■ STATED TASK
Repeat the lines below exactly as written, please, from the line with "chamber_wall = cover_width" to the line with "obj.matrix_world = Matrix.Identity(4)", both lines included, and no others.
********************
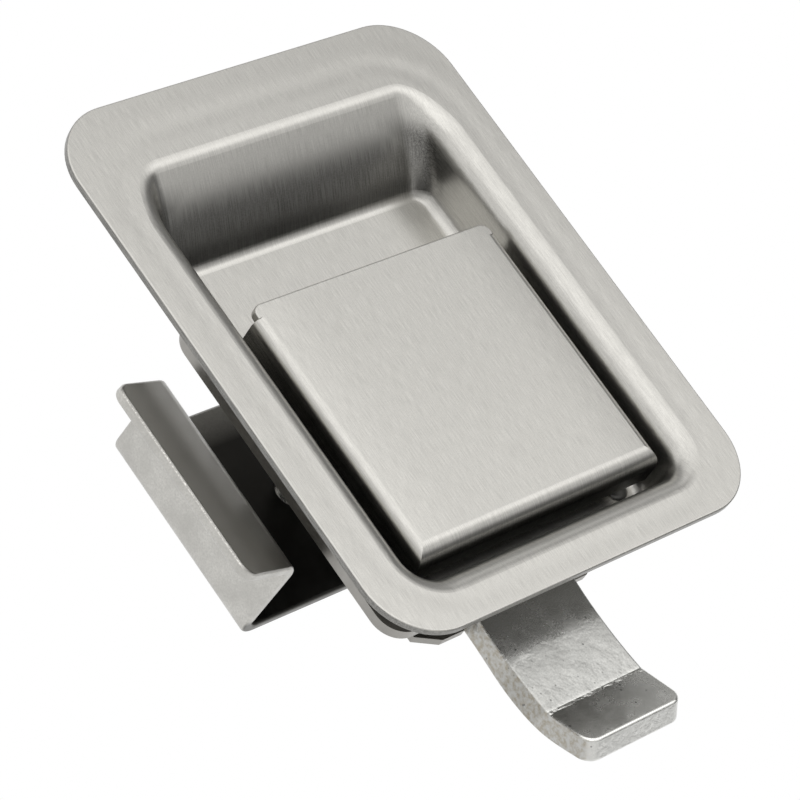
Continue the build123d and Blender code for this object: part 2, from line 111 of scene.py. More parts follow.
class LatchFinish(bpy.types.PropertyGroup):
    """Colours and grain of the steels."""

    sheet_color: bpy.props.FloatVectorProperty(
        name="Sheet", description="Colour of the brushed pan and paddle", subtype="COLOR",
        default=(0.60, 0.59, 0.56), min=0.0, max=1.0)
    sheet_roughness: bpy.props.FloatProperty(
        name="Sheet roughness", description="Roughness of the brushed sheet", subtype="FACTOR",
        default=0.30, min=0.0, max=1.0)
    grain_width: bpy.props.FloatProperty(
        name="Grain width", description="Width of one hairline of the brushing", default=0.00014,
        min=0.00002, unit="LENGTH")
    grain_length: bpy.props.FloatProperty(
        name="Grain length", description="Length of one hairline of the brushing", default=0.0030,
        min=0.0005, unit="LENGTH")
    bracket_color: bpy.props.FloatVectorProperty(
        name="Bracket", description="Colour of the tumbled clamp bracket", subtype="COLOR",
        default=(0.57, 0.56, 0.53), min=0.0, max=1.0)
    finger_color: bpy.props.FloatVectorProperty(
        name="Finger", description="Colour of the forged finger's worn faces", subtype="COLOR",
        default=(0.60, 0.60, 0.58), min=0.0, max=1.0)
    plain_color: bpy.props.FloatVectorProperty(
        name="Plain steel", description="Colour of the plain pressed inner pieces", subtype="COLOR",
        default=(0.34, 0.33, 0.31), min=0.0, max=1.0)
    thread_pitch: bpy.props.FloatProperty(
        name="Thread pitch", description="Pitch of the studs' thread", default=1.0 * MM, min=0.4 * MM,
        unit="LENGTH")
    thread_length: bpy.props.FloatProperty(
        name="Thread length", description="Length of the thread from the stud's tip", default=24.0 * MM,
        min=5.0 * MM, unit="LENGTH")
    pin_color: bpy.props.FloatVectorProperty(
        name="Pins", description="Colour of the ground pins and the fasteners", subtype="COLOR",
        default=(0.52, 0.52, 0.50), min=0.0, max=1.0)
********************
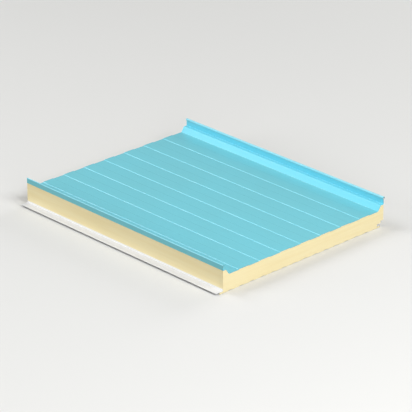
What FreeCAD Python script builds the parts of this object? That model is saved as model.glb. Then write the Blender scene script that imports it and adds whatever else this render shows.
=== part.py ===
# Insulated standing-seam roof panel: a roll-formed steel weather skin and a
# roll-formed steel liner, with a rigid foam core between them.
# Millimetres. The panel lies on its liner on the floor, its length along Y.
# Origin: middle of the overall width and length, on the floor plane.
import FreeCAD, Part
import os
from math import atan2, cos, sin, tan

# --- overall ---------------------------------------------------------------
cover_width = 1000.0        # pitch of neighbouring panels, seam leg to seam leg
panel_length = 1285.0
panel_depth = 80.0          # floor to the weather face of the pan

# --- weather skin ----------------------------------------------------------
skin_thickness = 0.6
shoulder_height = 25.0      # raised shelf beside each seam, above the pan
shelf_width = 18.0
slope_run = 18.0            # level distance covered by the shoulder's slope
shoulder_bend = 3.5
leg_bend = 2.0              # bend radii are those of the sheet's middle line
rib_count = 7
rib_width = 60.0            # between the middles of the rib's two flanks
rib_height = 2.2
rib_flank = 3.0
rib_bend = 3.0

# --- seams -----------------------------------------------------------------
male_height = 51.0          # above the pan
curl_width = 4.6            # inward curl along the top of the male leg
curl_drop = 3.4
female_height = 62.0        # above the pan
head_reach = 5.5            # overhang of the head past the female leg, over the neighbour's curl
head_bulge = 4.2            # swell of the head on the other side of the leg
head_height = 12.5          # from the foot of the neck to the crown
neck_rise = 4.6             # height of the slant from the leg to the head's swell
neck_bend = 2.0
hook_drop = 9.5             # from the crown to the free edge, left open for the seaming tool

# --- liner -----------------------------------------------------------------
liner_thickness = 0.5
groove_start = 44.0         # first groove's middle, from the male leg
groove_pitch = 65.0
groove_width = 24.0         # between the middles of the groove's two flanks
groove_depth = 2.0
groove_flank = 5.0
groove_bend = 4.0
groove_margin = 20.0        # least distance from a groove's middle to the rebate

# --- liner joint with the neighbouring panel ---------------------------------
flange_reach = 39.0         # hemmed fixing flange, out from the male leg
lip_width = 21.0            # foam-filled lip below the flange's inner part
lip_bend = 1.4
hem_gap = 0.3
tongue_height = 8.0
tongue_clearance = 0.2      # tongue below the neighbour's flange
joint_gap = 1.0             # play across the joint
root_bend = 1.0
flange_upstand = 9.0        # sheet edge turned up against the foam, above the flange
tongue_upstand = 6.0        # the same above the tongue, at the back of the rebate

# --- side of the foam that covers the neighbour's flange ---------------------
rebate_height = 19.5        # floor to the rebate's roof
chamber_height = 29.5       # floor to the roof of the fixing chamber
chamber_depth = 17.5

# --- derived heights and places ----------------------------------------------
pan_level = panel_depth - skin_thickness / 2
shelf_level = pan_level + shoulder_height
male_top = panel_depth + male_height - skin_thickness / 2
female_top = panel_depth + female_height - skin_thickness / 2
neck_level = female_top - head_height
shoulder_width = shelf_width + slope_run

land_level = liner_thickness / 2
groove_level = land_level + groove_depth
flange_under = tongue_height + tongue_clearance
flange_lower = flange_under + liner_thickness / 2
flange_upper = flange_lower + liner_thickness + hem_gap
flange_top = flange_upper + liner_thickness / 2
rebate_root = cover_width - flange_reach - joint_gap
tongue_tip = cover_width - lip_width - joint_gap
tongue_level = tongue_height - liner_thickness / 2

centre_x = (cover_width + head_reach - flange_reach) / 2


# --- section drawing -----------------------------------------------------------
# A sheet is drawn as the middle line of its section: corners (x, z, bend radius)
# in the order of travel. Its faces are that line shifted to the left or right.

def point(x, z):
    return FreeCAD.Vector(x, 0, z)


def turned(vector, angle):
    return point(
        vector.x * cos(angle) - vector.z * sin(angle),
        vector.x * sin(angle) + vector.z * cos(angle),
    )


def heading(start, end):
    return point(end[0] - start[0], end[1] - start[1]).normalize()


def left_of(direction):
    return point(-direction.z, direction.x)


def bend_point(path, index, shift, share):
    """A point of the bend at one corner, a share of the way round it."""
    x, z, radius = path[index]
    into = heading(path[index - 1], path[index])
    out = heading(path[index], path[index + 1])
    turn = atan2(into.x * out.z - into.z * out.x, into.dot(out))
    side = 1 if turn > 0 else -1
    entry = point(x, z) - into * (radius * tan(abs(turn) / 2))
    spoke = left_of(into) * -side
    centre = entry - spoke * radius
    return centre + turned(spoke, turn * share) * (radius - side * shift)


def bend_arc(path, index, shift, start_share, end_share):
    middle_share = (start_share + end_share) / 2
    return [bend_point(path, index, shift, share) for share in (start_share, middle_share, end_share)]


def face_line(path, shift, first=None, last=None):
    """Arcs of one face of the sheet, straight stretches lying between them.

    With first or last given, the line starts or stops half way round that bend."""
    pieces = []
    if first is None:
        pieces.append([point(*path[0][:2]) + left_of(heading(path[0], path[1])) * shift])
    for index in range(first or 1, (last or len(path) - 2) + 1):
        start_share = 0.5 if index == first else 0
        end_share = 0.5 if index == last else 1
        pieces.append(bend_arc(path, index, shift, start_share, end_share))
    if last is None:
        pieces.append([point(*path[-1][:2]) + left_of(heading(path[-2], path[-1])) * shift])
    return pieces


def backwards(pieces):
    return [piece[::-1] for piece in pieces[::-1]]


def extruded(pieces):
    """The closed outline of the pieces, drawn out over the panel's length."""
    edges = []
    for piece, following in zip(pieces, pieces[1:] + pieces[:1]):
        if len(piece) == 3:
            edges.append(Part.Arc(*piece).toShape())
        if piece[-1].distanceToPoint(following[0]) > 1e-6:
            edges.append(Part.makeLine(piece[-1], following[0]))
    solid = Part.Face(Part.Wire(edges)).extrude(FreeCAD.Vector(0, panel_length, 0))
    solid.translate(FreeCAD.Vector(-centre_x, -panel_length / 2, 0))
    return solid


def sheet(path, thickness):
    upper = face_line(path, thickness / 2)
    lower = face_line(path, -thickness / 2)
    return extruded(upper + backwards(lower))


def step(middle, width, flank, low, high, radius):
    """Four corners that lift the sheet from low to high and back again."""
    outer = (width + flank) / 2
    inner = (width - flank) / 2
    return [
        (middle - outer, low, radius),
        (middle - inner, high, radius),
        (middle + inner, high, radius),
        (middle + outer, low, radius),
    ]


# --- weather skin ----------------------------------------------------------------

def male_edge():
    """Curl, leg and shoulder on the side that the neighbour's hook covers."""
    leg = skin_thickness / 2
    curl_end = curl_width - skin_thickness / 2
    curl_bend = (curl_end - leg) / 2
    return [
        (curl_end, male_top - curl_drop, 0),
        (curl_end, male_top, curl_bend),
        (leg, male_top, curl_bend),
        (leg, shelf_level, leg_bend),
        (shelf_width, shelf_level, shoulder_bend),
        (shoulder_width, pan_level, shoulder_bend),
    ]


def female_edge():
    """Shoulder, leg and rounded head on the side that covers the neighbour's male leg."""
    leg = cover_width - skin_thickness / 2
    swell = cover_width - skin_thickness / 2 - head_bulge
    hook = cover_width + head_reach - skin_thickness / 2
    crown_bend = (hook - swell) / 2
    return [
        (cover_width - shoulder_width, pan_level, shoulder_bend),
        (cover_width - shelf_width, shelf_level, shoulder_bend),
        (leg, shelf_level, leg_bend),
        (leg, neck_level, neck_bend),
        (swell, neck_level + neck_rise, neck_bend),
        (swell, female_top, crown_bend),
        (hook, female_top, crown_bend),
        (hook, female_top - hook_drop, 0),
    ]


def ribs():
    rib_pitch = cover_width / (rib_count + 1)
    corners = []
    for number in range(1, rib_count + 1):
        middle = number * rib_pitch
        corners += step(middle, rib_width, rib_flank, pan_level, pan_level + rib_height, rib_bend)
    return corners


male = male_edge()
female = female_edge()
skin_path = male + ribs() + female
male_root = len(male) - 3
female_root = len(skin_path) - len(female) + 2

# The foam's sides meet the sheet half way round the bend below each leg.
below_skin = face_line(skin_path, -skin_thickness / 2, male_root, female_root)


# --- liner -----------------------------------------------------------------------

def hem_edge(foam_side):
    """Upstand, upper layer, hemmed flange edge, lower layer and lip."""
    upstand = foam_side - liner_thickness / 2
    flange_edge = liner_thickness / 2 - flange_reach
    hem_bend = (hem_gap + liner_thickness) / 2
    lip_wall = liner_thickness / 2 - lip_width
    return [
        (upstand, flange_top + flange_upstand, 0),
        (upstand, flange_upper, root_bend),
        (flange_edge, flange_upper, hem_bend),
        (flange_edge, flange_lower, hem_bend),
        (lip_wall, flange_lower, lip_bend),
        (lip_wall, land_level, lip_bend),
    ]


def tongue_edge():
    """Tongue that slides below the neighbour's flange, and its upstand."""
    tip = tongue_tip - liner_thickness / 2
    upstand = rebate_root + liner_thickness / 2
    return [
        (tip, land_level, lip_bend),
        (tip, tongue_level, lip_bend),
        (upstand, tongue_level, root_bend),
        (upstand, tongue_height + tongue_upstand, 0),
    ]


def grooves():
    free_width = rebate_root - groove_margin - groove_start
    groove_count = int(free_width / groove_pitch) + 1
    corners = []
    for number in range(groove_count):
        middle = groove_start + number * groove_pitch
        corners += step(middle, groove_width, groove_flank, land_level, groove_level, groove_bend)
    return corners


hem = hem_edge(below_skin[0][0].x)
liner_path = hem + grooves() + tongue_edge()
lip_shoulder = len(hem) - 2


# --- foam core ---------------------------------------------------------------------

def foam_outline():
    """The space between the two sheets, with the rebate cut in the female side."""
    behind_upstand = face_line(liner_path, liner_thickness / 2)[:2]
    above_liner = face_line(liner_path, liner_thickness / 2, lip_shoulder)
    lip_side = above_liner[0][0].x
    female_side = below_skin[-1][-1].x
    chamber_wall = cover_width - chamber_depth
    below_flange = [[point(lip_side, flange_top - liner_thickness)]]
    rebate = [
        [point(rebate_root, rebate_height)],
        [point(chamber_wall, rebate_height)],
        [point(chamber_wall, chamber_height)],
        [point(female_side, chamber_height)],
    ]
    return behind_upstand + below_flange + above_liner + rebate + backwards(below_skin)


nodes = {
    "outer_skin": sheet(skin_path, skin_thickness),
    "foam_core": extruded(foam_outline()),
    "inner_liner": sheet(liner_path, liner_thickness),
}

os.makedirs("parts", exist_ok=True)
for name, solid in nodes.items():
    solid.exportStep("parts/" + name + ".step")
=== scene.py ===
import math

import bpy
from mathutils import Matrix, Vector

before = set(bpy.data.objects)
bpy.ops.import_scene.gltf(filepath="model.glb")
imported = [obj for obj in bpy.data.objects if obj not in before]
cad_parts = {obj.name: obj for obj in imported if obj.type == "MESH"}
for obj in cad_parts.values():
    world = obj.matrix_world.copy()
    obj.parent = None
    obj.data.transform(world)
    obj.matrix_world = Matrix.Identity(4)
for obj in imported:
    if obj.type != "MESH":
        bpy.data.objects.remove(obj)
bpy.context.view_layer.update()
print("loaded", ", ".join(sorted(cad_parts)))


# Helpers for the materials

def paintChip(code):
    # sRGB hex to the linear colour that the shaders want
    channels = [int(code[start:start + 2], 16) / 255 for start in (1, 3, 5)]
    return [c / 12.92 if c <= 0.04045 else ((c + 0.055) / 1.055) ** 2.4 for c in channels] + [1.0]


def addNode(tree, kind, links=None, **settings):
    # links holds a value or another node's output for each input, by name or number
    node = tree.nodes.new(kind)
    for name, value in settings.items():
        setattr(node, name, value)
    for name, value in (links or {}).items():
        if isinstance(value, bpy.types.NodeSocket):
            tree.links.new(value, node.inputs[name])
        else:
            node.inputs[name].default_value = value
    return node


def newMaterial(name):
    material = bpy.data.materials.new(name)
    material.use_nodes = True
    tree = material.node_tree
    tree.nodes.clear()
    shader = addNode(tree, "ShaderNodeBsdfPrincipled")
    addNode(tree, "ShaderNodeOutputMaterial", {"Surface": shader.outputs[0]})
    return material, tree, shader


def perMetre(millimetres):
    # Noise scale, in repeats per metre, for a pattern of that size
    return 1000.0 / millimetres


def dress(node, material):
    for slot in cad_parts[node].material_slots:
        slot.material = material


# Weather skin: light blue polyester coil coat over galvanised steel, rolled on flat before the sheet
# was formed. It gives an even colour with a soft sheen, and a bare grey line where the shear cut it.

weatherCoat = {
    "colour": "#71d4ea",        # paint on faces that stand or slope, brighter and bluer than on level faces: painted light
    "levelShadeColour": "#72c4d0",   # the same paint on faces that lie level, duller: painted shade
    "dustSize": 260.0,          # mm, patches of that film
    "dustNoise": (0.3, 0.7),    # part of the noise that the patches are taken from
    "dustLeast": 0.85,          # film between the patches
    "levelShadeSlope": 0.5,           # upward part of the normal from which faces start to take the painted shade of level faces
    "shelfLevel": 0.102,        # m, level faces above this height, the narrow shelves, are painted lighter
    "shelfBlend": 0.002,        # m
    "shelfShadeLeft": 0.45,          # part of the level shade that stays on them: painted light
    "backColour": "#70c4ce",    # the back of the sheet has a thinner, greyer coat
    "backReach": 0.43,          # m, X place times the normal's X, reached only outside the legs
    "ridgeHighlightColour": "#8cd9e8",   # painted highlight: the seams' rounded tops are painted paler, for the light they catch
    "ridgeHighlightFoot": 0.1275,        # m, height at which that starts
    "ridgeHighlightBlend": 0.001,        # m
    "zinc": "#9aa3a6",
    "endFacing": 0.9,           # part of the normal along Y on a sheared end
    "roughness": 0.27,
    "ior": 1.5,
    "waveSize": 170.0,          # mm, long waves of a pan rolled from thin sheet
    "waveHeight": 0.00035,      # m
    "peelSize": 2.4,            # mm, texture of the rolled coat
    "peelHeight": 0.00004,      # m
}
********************
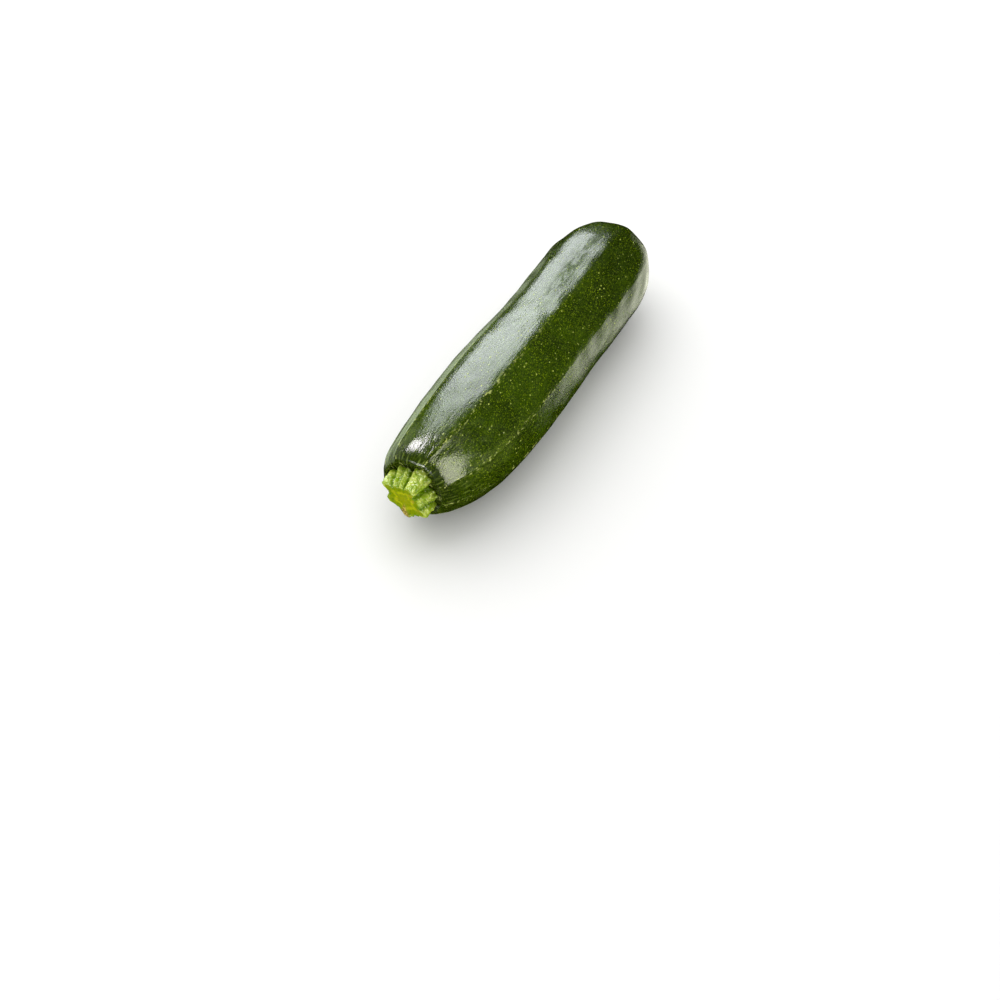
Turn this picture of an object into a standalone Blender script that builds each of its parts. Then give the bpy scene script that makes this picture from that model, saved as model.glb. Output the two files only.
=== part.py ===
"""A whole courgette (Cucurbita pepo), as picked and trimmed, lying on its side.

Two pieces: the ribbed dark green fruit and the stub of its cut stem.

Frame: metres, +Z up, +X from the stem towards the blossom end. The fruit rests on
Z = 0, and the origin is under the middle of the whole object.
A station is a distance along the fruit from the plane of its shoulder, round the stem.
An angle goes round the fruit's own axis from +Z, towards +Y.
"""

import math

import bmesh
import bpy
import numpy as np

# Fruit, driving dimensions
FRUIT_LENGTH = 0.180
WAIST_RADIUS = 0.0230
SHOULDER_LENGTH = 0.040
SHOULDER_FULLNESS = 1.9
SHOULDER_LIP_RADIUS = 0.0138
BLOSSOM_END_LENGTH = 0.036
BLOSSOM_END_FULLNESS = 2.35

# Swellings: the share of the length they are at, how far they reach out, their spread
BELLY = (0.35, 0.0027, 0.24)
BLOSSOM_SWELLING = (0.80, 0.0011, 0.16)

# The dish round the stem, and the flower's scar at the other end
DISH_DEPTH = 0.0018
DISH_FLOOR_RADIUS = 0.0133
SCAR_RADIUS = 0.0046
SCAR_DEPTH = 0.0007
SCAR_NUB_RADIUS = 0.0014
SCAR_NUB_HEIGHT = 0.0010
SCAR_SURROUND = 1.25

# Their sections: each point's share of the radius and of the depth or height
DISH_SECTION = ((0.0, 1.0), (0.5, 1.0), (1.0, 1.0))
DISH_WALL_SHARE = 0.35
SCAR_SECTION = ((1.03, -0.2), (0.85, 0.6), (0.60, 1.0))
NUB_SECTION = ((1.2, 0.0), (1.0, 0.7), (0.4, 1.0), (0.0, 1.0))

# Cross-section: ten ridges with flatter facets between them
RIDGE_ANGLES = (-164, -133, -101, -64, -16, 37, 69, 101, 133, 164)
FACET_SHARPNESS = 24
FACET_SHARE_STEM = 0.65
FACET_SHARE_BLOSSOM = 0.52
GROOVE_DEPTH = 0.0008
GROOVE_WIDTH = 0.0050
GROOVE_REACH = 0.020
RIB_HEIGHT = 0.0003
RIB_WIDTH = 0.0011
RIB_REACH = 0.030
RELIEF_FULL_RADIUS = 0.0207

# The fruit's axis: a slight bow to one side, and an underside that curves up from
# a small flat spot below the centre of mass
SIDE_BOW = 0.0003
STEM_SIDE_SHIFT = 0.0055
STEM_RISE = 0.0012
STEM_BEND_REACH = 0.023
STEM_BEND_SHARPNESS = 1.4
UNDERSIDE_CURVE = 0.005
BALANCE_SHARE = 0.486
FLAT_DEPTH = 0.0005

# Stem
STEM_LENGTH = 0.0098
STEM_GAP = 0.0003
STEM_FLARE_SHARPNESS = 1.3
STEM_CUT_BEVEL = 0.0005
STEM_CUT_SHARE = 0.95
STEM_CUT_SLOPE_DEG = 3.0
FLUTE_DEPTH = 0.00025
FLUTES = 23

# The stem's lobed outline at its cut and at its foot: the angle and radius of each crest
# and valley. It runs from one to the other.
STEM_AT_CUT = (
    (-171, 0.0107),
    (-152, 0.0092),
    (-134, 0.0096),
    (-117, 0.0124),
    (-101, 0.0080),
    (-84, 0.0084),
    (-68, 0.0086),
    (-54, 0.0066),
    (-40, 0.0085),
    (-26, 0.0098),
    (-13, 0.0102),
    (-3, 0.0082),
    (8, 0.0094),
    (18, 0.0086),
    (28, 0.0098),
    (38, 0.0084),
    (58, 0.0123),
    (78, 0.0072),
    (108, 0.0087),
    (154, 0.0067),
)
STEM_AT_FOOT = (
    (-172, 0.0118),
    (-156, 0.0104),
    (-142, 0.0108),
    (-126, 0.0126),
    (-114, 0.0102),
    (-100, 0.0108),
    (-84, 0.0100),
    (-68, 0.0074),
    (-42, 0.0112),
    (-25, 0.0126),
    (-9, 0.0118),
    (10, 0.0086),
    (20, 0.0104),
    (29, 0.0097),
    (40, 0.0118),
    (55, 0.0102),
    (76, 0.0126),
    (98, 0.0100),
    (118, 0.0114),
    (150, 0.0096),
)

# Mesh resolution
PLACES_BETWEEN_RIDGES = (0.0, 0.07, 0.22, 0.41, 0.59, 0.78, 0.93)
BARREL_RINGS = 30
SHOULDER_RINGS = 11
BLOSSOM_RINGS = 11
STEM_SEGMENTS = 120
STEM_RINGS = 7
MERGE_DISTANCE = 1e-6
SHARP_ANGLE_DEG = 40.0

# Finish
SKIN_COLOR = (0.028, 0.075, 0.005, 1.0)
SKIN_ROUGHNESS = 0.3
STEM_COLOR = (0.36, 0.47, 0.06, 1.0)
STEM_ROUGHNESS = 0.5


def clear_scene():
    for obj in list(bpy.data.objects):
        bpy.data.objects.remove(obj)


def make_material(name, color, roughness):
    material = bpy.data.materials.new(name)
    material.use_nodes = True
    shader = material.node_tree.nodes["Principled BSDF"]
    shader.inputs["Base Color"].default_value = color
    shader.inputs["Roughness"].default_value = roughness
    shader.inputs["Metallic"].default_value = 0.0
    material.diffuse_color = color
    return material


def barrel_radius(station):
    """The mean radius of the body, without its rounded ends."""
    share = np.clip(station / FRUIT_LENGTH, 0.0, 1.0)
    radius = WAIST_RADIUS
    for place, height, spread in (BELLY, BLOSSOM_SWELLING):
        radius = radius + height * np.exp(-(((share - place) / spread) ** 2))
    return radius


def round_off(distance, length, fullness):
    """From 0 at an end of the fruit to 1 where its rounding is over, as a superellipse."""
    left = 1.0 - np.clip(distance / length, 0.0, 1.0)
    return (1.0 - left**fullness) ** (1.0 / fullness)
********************
■ WRITTEN SOLUTION
    chamber_wall = cover_width - chamber_depth
    below_flange = [[point(lip_side, flange_top - liner_thickness)]]
    rebate = [
        [point(rebate_root, rebate_height)],
        [point(chamber_wall, rebate_height)],
        [point(chamber_wall, chamber_height)],
        [point(female_side, chamber_height)],
    ]
    return behind_upstand + below_flange + above_liner + rebate + backwards(below_skin)


nodes = {
    "outer_skin": sheet(skin_path, skin_thickness),
    "foam_core": extruded(foam_outline()),
    "inner_liner": sheet(liner_path, liner_thickness),
}

os.makedirs("parts", exist_ok=True)
for name, solid in nodes.items():
    solid.exportStep("parts/" + name + ".step")
=== scene.py ===
import math

import bpy
from mathutils import Matrix, Vector

before = set(bpy.data.objects)
bpy.ops.import_scene.gltf(filepath="model.glb")
imported = [obj for obj in bpy.data.objects if obj not in before]
cad_parts = {obj.name: obj for obj in imported if obj.type == "MESH"}
for obj in cad_parts.values():
    world = obj.matrix_world.copy()
    obj.parent = None
    obj.data.transform(world)
    obj.matrix_world = Matrix.Identity(4)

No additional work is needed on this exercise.